Count how many lines of the material hold "from". Respond with that number alone.
BEGIN DATA ENTRIES
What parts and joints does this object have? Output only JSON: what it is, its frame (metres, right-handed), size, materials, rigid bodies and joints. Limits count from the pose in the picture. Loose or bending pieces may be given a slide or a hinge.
END DATA ENTRIES
BEGIN DATA ENTRIES
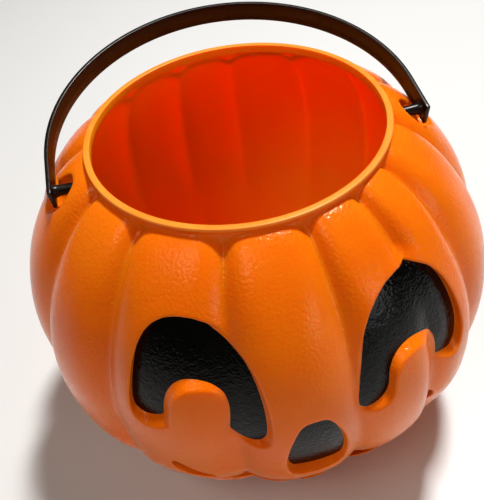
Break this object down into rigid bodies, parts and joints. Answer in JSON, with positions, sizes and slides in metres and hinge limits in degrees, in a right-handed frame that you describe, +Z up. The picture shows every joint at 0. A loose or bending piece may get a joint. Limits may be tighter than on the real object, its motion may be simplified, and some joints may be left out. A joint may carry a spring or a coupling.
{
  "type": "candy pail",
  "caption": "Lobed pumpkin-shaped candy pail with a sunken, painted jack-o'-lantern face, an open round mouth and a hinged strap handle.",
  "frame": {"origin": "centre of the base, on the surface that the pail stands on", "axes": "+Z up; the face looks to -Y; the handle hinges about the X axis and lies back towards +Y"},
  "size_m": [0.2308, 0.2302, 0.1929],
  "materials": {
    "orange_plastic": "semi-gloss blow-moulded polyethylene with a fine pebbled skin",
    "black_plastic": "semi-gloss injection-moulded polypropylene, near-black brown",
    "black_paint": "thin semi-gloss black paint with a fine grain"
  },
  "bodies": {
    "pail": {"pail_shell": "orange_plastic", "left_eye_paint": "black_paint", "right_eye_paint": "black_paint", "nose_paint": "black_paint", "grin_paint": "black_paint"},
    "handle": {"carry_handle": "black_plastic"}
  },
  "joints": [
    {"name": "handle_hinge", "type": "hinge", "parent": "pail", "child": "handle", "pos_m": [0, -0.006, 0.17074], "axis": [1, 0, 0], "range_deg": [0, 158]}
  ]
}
END DATA ENTRIES
BEGIN DATA ENTRIES
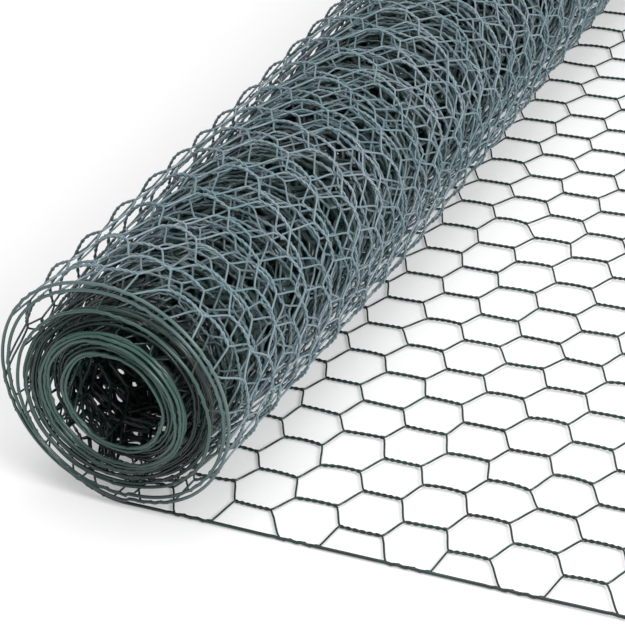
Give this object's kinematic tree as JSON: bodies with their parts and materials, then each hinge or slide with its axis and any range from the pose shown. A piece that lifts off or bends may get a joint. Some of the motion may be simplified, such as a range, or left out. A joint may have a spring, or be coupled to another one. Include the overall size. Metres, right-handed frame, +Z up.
END DATA ENTRIES
SOLVED PROBLEM:
2